Moving on, I was able to see the recommended periodontal specialist sometime later and Jan C. put me on a program to mitigate my gum recession. Jan reminded me that an electric toothbrush and regular flossing were the keys to good periodontal health. She asked, “Is there anything else I could help you with?” and I complained about having a self-defeating attitude, especially as it applies to my lack of good and regular oral hygiene. She smiled and said, “That’s not my specialty,” but knew of a mental health provider who was very qualified to handle my condition.

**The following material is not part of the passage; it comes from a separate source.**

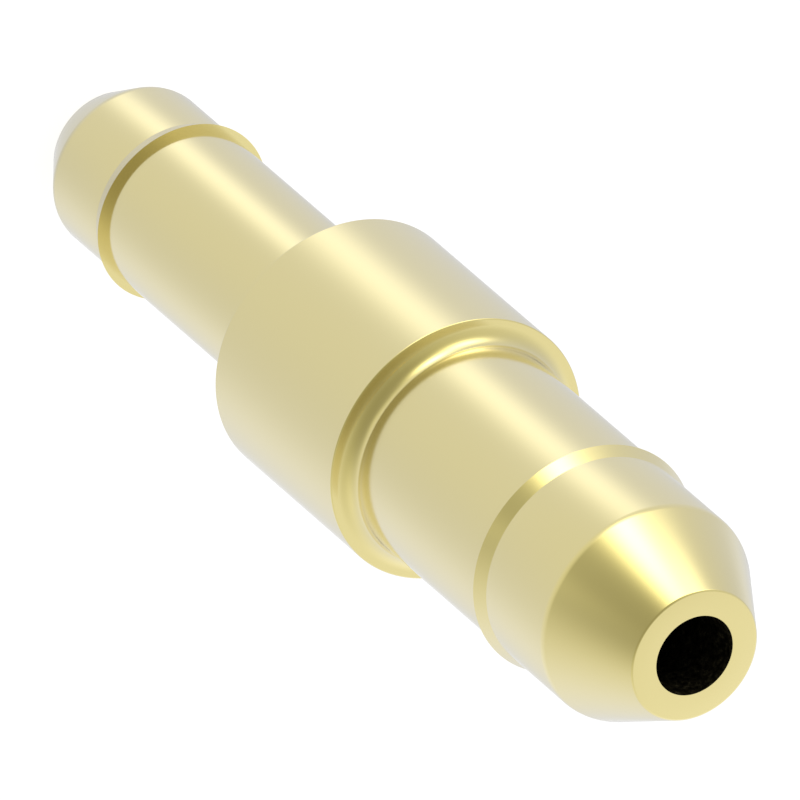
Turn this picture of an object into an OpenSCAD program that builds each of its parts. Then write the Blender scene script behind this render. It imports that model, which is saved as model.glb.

I was connected to Steve Powell, the recommended mental health provider was able to set up a plan where I’d be in a better position to improve my periodontal health. This was quite helpful and I thanked him for his efforts. As I got home, I was struggling with being able to read all the paperwork this mental health provider provided me. I should have asked if they could help improve my focus while reading.
It's a moot point -- my annual physical was just a month away. When I arrived, there was one form I needed to update but unfortunately, I couldn't read the document. I casually mentioned to the staff, that besides any medical challenges, I may need to get the vision reviewed. At the end of the visit, Dr. Kamisky asked if there is anything else I need to mention here. I explained my reading issue and he said, "That's not my specialty," but then recommended both an optometrist or ophthalmologist (which I had no idea of the difference except for both terms beginning with 'Op.')
I felt compelled to write a story about the complexity of the American health complex and for someone who doesn't like to read, ensures that I continue to struggle with science and medicine. So this story, again, dripping in sarcasm, illustrates my challenges with understanding science and medicine and attempt to understand the point of seeing so many specialists for such minor little things on the body. I feel like a robot sometimes filling out new forms, something that could be done once and then shared by other providers but I'm getting ahead of myself.
I'm a slow learner so it will take a while to connect the dots between which specialists do what things. Different specific ailments might require a specialist. Again, I'm learning the hard way -- I could have simply paid attention during the hard science courses but I took the more frustrating route. All I know is there are so many medical, physical and psychological doctors sometimes offering their special service plan. I don't remember so many visits to the doctor, there weren't so many specialists. Perhaps the fact that I rarely had any interfaces with doctors or hospitals while young may have in some way contributed to my lack of interest in the subject? It's a reach, but that's all I can come up with -- besides my pure stubbornness for much of my youth.